(Scripts that build objects)

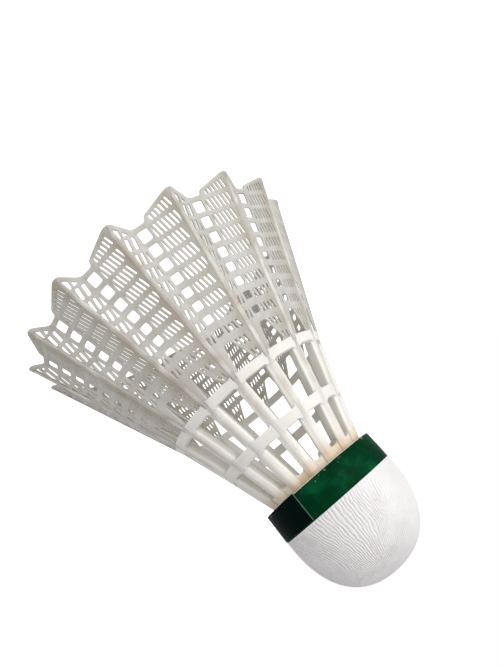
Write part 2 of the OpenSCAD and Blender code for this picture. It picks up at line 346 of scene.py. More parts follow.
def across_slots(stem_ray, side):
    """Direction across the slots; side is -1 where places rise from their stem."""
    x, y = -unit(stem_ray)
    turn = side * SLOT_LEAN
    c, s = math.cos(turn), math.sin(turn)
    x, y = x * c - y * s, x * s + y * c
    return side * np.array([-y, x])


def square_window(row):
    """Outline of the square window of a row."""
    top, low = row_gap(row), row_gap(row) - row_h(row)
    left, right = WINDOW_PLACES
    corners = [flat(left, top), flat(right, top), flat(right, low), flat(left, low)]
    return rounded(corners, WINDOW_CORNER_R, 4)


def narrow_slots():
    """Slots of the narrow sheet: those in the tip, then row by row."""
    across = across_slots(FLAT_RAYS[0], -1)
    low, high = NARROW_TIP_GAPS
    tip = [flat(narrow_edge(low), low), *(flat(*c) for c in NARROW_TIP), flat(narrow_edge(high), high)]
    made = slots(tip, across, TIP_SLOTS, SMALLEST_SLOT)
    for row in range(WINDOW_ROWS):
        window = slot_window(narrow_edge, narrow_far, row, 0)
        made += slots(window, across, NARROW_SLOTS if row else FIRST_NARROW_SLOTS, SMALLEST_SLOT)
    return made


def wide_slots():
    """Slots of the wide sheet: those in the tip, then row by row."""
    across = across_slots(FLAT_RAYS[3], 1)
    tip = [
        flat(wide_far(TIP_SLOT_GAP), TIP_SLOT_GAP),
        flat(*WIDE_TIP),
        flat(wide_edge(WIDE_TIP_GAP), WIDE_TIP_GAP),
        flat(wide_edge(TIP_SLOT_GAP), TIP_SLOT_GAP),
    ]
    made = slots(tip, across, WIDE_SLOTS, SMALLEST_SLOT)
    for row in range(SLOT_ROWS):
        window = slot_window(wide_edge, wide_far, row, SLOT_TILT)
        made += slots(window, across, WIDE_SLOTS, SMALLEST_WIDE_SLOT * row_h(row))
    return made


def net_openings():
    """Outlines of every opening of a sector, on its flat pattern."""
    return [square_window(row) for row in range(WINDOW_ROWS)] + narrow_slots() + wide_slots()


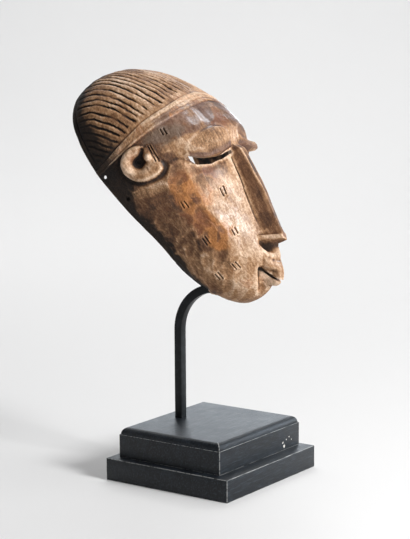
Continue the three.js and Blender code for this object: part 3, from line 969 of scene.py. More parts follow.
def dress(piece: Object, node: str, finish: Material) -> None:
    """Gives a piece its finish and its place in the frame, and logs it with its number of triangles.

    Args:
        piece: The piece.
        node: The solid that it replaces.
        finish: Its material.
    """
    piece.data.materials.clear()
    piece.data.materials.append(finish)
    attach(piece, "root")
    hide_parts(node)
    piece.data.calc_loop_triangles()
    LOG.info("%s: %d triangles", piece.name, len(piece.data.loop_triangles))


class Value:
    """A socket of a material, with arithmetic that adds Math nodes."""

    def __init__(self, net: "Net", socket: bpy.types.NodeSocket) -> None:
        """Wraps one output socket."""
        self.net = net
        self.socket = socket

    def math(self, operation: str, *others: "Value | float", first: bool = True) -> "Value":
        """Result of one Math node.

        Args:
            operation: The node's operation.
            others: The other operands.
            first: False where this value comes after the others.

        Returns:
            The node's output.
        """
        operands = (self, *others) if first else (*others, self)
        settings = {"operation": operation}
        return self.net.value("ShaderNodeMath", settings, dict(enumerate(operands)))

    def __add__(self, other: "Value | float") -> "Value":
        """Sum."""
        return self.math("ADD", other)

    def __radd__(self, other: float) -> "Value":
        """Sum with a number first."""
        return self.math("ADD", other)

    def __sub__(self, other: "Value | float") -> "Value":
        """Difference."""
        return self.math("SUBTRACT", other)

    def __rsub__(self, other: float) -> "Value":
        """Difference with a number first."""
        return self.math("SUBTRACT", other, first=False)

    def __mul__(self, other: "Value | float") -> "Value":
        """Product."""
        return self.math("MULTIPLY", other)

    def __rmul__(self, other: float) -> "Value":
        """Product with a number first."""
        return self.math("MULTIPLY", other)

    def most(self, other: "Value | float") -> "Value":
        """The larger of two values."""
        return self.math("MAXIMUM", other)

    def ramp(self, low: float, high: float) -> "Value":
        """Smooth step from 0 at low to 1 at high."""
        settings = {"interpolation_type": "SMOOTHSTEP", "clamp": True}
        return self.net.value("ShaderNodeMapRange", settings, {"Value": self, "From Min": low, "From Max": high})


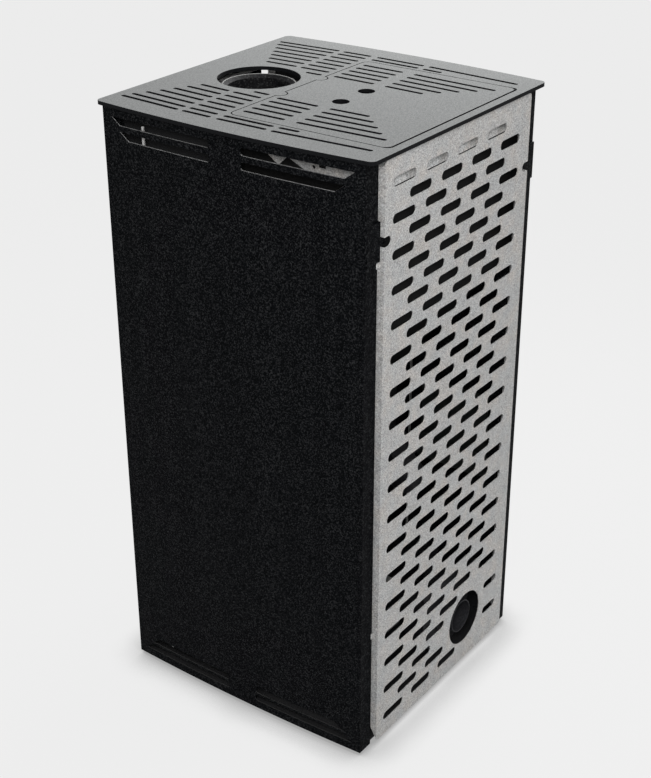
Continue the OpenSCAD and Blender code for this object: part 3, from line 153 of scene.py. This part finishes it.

_Exercise_:
Recite the full listing above exactly.

_Full solution_:
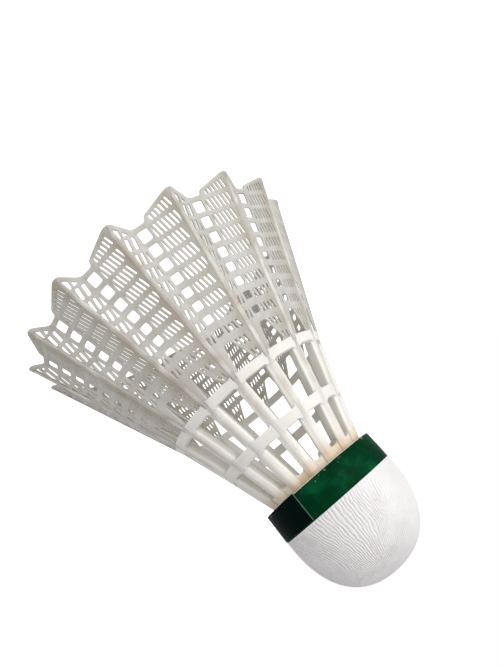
Write part 2 of the OpenSCAD and Blender code for this picture. It picks up at line 346 of scene.py. More parts follow.
def across_slots(stem_ray, side):
    """Direction across the slots; side is -1 where places rise from their stem."""
    x, y = -unit(stem_ray)
    turn = side * SLOT_LEAN
    c, s = math.cos(turn), math.sin(turn)
    x, y = x * c - y * s, x * s + y * c
    return side * np.array([-y, x])


def square_window(row):
    """Outline of the square window of a row."""
    top, low = row_gap(row), row_gap(row) - row_h(row)
    left, right = WINDOW_PLACES
    corners = [flat(left, top), flat(right, top), flat(right, low), flat(left, low)]
    return rounded(corners, WINDOW_CORNER_R, 4)


def narrow_slots():
    """Slots of the narrow sheet: those in the tip, then row by row."""
    across = across_slots(FLAT_RAYS[0], -1)
    low, high = NARROW_TIP_GAPS
    tip = [flat(narrow_edge(low), low), *(flat(*c) for c in NARROW_TIP), flat(narrow_edge(high), high)]
    made = slots(tip, across, TIP_SLOTS, SMALLEST_SLOT)
    for row in range(WINDOW_ROWS):
        window = slot_window(narrow_edge, narrow_far, row, 0)
        made += slots(window, across, NARROW_SLOTS if row else FIRST_NARROW_SLOTS, SMALLEST_SLOT)
    return made


def wide_slots():
    """Slots of the wide sheet: those in the tip, then row by row."""
    across = across_slots(FLAT_RAYS[3], 1)
    tip = [
        flat(wide_far(TIP_SLOT_GAP), TIP_SLOT_GAP),
        flat(*WIDE_TIP),
        flat(wide_edge(WIDE_TIP_GAP), WIDE_TIP_GAP),
        flat(wide_edge(TIP_SLOT_GAP), TIP_SLOT_GAP),
    ]
    made = slots(tip, across, WIDE_SLOTS, SMALLEST_SLOT)
    for row in range(SLOT_ROWS):
        window = slot_window(wide_edge, wide_far, row, SLOT_TILT)
        made += slots(window, across, WIDE_SLOTS, SMALLEST_WIDE_SLOT * row_h(row))
    return made


def net_openings():
    """Outlines of every opening of a sector, on its flat pattern."""
    return [square_window(row) for row in range(WINDOW_ROWS)] + narrow_slots() + wide_slots()


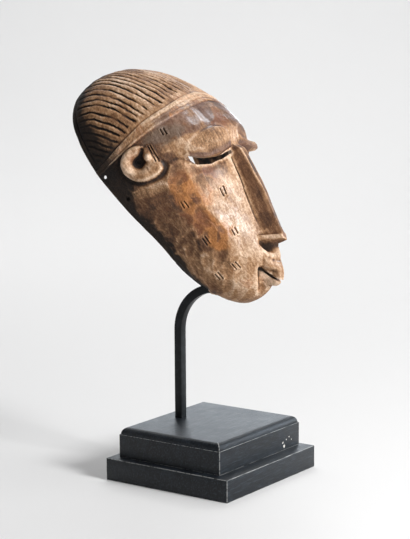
Continue the three.js and Blender code for this object: part 3, from line 969 of scene.py. More parts follow.
def dress(piece: Object, node: str, finish: Material) -> None:
    """Gives a piece its finish and its place in the frame, and logs it with its number of triangles.

    Args:
        piece: The piece.
        node: The solid that it replaces.
        finish: Its material.
    """
    piece.data.materials.clear()
    piece.data.materials.append(finish)
    attach(piece, "root")
    hide_parts(node)
    piece.data.calc_loop_triangles()
    LOG.info("%s: %d triangles", piece.name, len(piece.data.loop_triangles))


class Value:
    """A socket of a material, with arithmetic that adds Math nodes."""

    def __init__(self, net: "Net", socket: bpy.types.NodeSocket) -> None:
        """Wraps one output socket."""
        self.net = net
        self.socket = socket

    def math(self, operation: str, *others: "Value | float", first: bool = True) -> "Value":
        """Result of one Math node.

        Args:
            operation: The node's operation.
            others: The other operands.
            first: False where this value comes after the others.

        Returns:
            The node's output.
        """
        operands = (self, *others) if first else (*others, self)
        settings = {"operation": operation}
        return self.net.value("ShaderNodeMath", settings, dict(enumerate(operands)))

    def __add__(self, other: "Value | float") -> "Value":
        """Sum."""
        return self.math("ADD", other)

    def __radd__(self, other: float) -> "Value":
        """Sum with a number first."""
        return self.math("ADD", other)

    def __sub__(self, other: "Value | float") -> "Value":
        """Difference."""
        return self.math("SUBTRACT", other)

    def __rsub__(self, other: float) -> "Value":
        """Difference with a number first."""
        return self.math("SUBTRACT", other, first=False)

    def __mul__(self, other: "Value | float") -> "Value":
        """Product."""
        return self.math("MULTIPLY", other)

    def __rmul__(self, other: float) -> "Value":
        """Product with a number first."""
        return self.math("MULTIPLY", other)

    def most(self, other: "Value | float") -> "Value":
        """The larger of two values."""
        return self.math("MAXIMUM", other)

    def ramp(self, low: float, high: float) -> "Value":
        """Smooth step from 0 at low to 1 at high."""
        settings = {"interpolation_type": "SMOOTHSTEP", "clamp": True}
        return self.net.value("ShaderNodeMapRange", settings, {"Value": self, "From Min": low, "From Max": high})


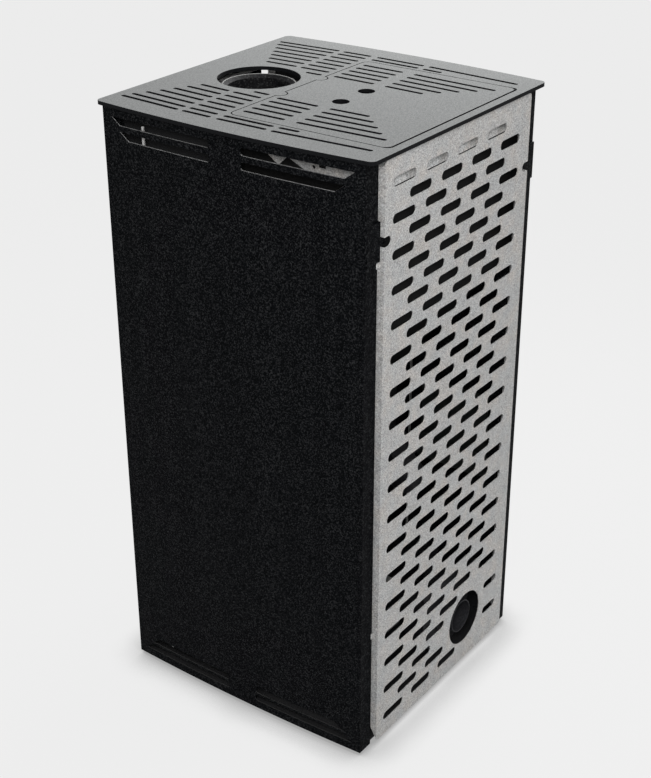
Continue the OpenSCAD and Blender code for this object: part 3, from line 153 of scene.py. This part finishes it.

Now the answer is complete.